“Okay,” the doctor says. “We’ve known the time was coming. It will be much better if she’s in an environment where her needs are met. I’m only talking about assisted living. If it will help, I’m happy to meet with her and explain that things have reached a point where she needs a more comprehensive support system.”
“She’ll say no.”
“Regardless,” he says. “You and I know that if there was a fire she wouldn’t be capable of processing the necessity of getting out. Does she eat dinner? We can’t say for sure that she eats, now, can we? She needs to maintain her caloric intake. We want to allow her to avail herself of resources structured so that she can best meet her own needs.”
“She’ll say no,” I say again.
“May I suggest that you let Tim operate as a support system?”
“Forget him. He’s already been denied tenure twice.”
“Be that as it may, if your brother knows she’s not eating—”
“Do you know she’s not eating?”
“Let’s say she’s not eating,” he says. “It’s a slippery slope.”
“Pretending that I have my brother as a ‘support system’ has no basis in reality. You want me to admit that she’s thin? Okay. She’s thin.”

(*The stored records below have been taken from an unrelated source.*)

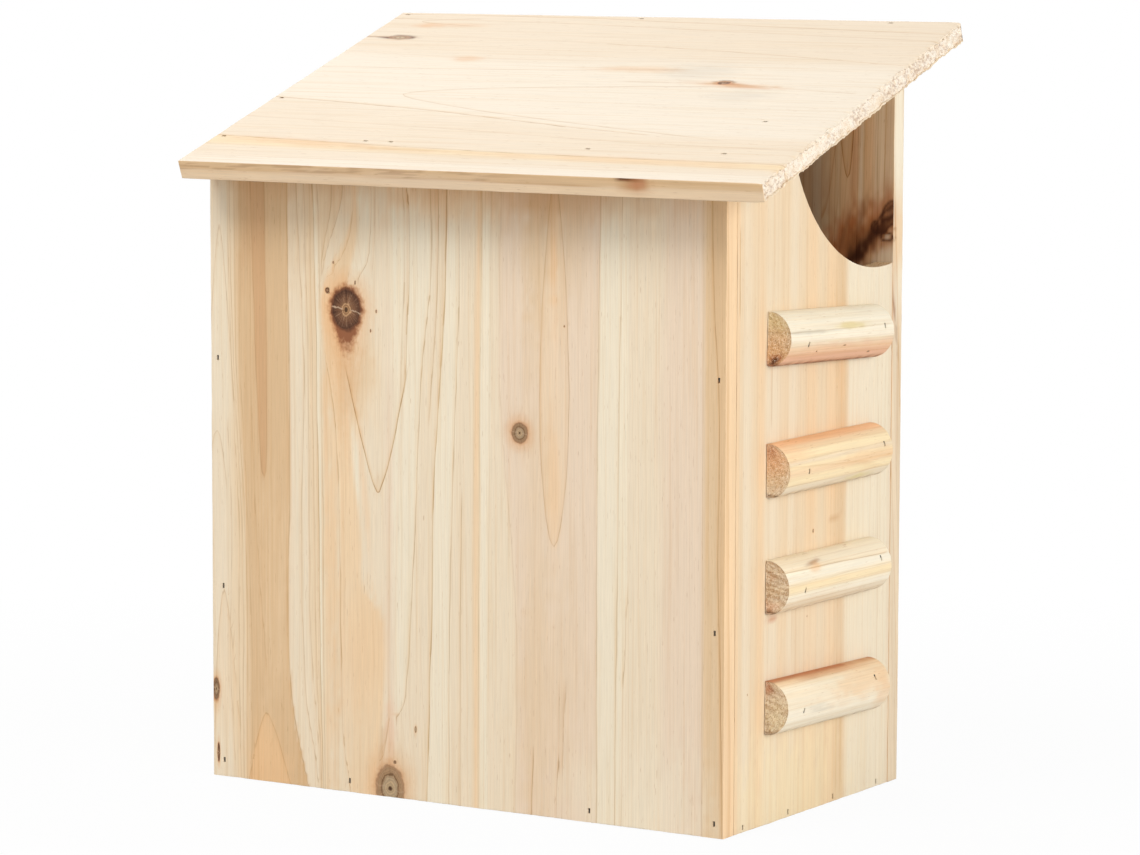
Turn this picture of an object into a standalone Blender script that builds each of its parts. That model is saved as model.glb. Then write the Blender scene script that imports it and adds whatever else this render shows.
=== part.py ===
"""Bat box of thin fir boards: four walls, a floor, a sloping roof, an arched way in and four rungs.

Units are metres and +Z is up. The origin is the middle of the box's base. The low front faces -Y and
the high back, which goes against a wall or a trunk, faces +Y. The way in and the rungs are on +X.
"""

import math

import bmesh
import bpy
from mathutils import Matrix, Vector

# The box
BOX_WIDTH = 0.2970
BOX_DEPTH = 0.1760
FRONT_HEIGHT = 0.3110
ROOF_PITCH = math.radians(19.1)

# The boards
WALL_THICKNESS = 0.0100
FLOOR_THICKNESS = 0.0100
ROOF_THICKNESS = 0.0097
ROOF_OVER_FRONT = 0.0235
ROOF_OVER_SIDE = 0.0335
BOARD_GAP = 0.0003
BOARD_EASE = 0.0004
EASE_STEPS = 2

# The way in: a round notch in the top rear corner of the right side, its lowest point measured
# down from the roof where the back panel begins
NOTCH_RADIUS = 0.0935
NOTCH_DEPTH = 0.1075
NOTCH_SETBACK = 0.0150
NOTCH_FACETS = 96

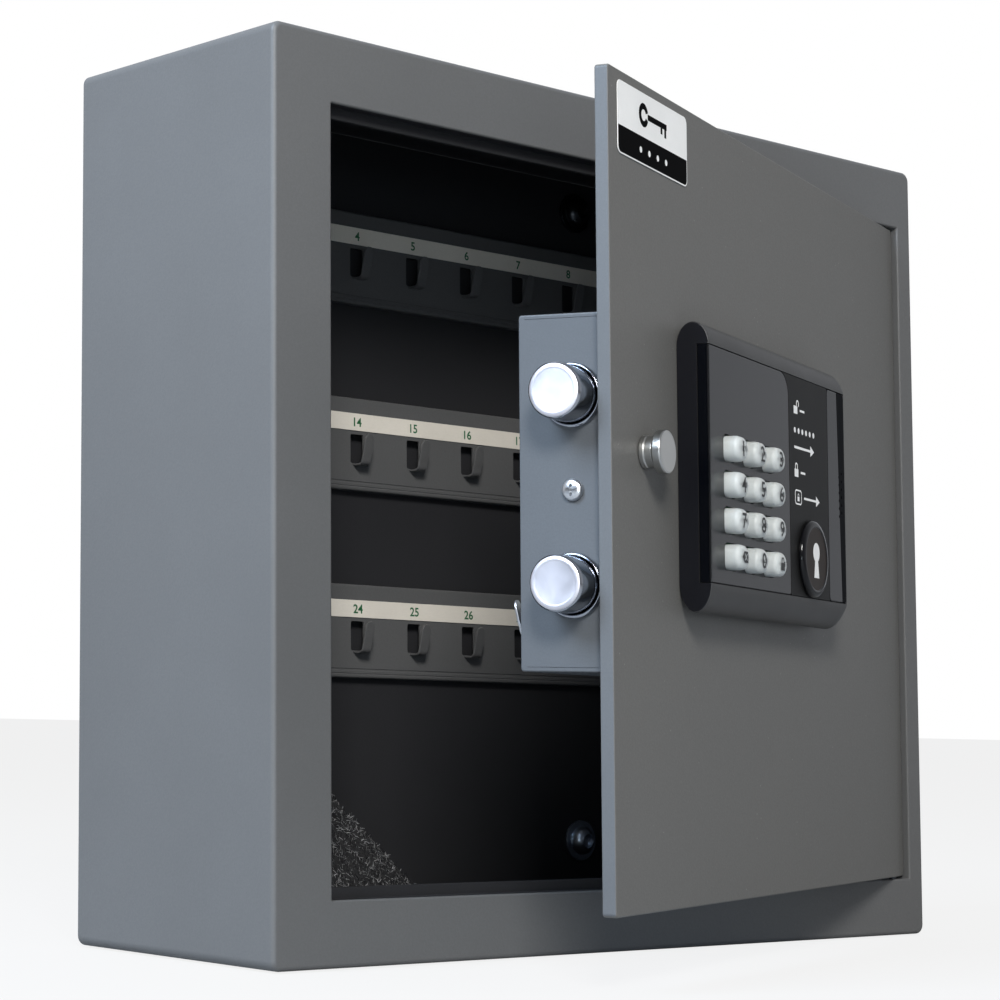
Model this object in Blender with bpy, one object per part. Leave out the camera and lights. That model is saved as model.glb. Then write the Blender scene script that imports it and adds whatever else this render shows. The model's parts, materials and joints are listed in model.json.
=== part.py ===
"""Wall-mounted steel key cabinet with an electronic lock, its door standing part open.

Frame: origin at the centre of the rear face that lies against the wall, +X to the right seen
from the front, +Y into the wall, +Z up. Sizes are in millimetres and are scaled to metres when a
mesh is made. Door parts are drawn as they lie with the door shut, relative to the hinge axis,
and hang from an empty on that axis which is turned to the open angle.

A shape is a pair (points, faces), faces being tuples of point indices.
"""

import math

import bmesh
import bpy
from mathutils import Vector

for old in list(bpy.data.objects):
    bpy.data.objects.remove(old, do_unlink=True)

MM = 0.001
FIT = 0.3  # gap left between parts that meet
PAST = 1.0  # how far most cutters run past the face they cut

# ---- cabinet body
BODY_W, BODY_H, BODY_D = 370.0, 350.0, 127.0
SHEET = 2.0
BODY_CORNER = 4.0
CORNER_SEGMENTS = 3
FRONT_BEND = 2.0
BORDER_LEFT, BORDER_RIGHT, BORDER_TOP, BORDER_BOTTOM = 27.5, 9.5, 27.0, 25.0
RETURN_DEPTH = 8.5  # how far the opening's edges turn back behind the front
LEFT_RETURN = 5.5
STOP_LIP = 4.3
STOP_SHEET = 2.0
BACK_SHEET = 2.0

LEFT, RIGHT = -BODY_W / 2, BODY_W / 2
BOTTOM, TOP = -BODY_H / 2, BODY_H / 2
FRONT = -BODY_D
OPEN_LEFT, OPEN_RIGHT = LEFT + BORDER_LEFT, RIGHT - BORDER_RIGHT
OPEN_BOTTOM, OPEN_TOP = BOTTOM + BORDER_BOTTOM, TOP - BORDER_TOP

# ---- door; its y runs from OUTER, the front face, to INNER, the rear face
DOOR_OPEN_DEG = 22.2
DOOR_GAP = 1.0
DOOR_T = 5.2
AXIS_IN, AXIS_BACK = 8.0, 2.7  # hinge axis from the door's right edge and front face
HINGE_RELIEF = 6.0
AXIS_X = OPEN_RIGHT - DOOR_GAP - AXIS_IN
AXIS_Y = FRONT + AXIS_BACK
DOOR_LEFT, DOOR_RIGHT = OPEN_LEFT + DOOR_GAP - AXIS_X, AXIS_IN
DOOR_BOTTOM, DOOR_TOP = OPEN_BOTTOM + DOOR_GAP, OPEN_TOP - DOOR_GAP
OUTER, INNER = -AXIS_BACK, DOOR_T - AXIS_BACK

PIN_D, PIN_HOLE_D, PIN_DEPTH, PIN_UP = 3.2, 3.6, 14.0, 3.5

# ---- places on the door shared by several parts
KNOB_X, KNOB_Z = -294.0, 13.1
KNOB_BORE_D = 4.6
OVERRIDE_X, OVERRIDE_Z = -152.0, -15.7  # emergency lock
BARREL_D, BARREL_FLANGE_D, BARREL_HOLE_D = 17.0, 22.0, 17.6
PAD_HOLE_X, PAD_HOLE_Z, PAD_HOLE_D = -230.0, 44.0, 12.0  # hole behind the keypad
RESET_X, RESET_Z = -232.0, 30.0


# ------------------------------------------------------------------ materials
def material(name, colour, roughness, metallic=0.0):
    mat = bpy.data.materials.new(name)
    mat.use_nodes = True
    bsdf = mat.node_tree.nodes["Principled BSDF"]
    bsdf.inputs["Base Color"].default_value = (*colour, 1.0)
    bsdf.inputs["Metallic"].default_value = metallic
    bsdf.inputs["Roughness"].default_value = roughness
    mat.diffuse_color = (*colour, 1.0)
    mat.metallic = metallic
    mat.roughness = roughness
    return mat


GREY_PAINT = material("grey_powder_coat", colour=(0.14, 0.14, 0.142), roughness=0.55)
DOOR_PAINT = material("door_powder_coat", colour=(0.14, 0.14, 0.137), roughness=0.55)
RAIL_PAINT = material("rail_powder_coat", colour=(0.09, 0.09, 0.095), roughness=0.6)
CASE_PAINT = material("lock_case_paint", colour=(0.2, 0.2, 0.205), roughness=0.55)
CREAM = material("label_card", colour=(0.62, 0.58, 0.5), roughness=0.6)
FELT = material("needle_felt", colour=(0.05, 0.05, 0.055), roughness=0.95)
CHROME = material("chromed_steel", colour=(0.75, 0.75, 0.77), roughness=0.12, metallic=1.0)
ZINC = material("zinc_plated_steel", colour=(0.6, 0.6, 0.6), roughness=0.35, metallic=1.0)
STEEL = material("bright_steel", colour=(0.5, 0.5, 0.5), roughness=0.3, metallic=1.0)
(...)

“Please grant my point, without—”
“Why? Because you’re a doctor? Because you’re pissed off that she misbehaved at some cashier’s stand in a parking lot?”
“You told me she pulled the fire alarm,” he says. “She’s out of control! Face it.”
“I’m not sure,” I say, my voice quivering.
“I am. I’ve known you forever. I remember your mother making chocolate-chip cookies, my father always going to your house to see if she’d made the damned cookies. I know how difficult it is when a parent isn’t able to take care of himself. My father lived in my house, and Donna took care of him in a way I can never thank her enough for, until he . . . well, until he died.”
“Tim wants me to move her to a cheap nursing home in Ohio.”
“Out of the question.”
“Right. She hasn’t come to the point where she needs to go to Ohio. On the other hand, we should put her in the slammer here.”
“The slammer. We can’t have a serious discussion if you pretend we’re talking to each other in a comic strip.”
I bring my knees to my forehead, clasp my legs, and press the kneecaps hard into my eyes.
“I understand from Dr. Milrus that you’re having a difficult time,” the therapist says. Her office is windowless, the chairs cheerfully mismatched. “Why don’t you fill me in?”
“Well, my mother had a stroke a year ago. It did something. . . . Not that she didn’t have some confusions before, but after the stroke she thought my brother was ten years old. She still sometimes says things about him that I can’t make any sense of, unless I remember that she often, really quite often, thinks he’s still ten. She also believes that I’m sixty. I mean, she thinks I’m only fourteen years younger than she is! And, to her, that’s proof that my father had another family. Our family was an afterthought, my father had had another family, and I’m a child of the first marriage. I’m sixty years old, whereas she herself was only seventy-four when she had the stroke and fell over on the golf course.”
The therapist nods.
“In any case, my brother is forty-four—about to be forty-five—and lately it’s all she’ll talk about.”
“Your brother’s age?”
“No, the revelation. That they—you know, the other wife and children—existed. She thinks the shock made her fall down at the fourth tee.”
“Were your parents happily married?”
“I’ve shown her my baby album and said, ‘If I was some other family’s child, then what is this?’ And she says, ‘More of your father’s chicanery.’ That is the exact word she uses. The thing is, I am not sixty. I’ll be fifty-one next week.”
“It’s difficult, having someone dependent upon us, isn’t it?”
“Well, yes. But that’s because she causes herself so much pain by thinking that my father had a previous family.”
“How do you think you can best care for your mother?”
“She pities me! She really does! She says she’s met every one of them: a son and a daughter, and a woman, a wife, who looks very much like her, which seems to make her sad. Well, I guess it would make her sad. Of course it’s fiction, but I’ve given up trying to tell her that, because in a way I think it’s symbolically important. It’s necessary to her that she think what she thinks, but I’m just so tired of what she thinks. Do you know what I mean?”
“Tell me about yourself,” the therapist says. “You live alone?”
“Me? Well, at this point I’m divorced, after I made the mistake of not marrying my boyfriend, Vic, and married an old friend instead. Vic and I talked about getting married, but I was having a lot of trouble taking care of my mother, and I could never give him enough attention. When we broke up, Vic devoted all his time to his secretary’s dog, Banderas. If Vic was grieving, he did it while he was at the dog park.”
“And you work at Cosmos Computer, it says here?”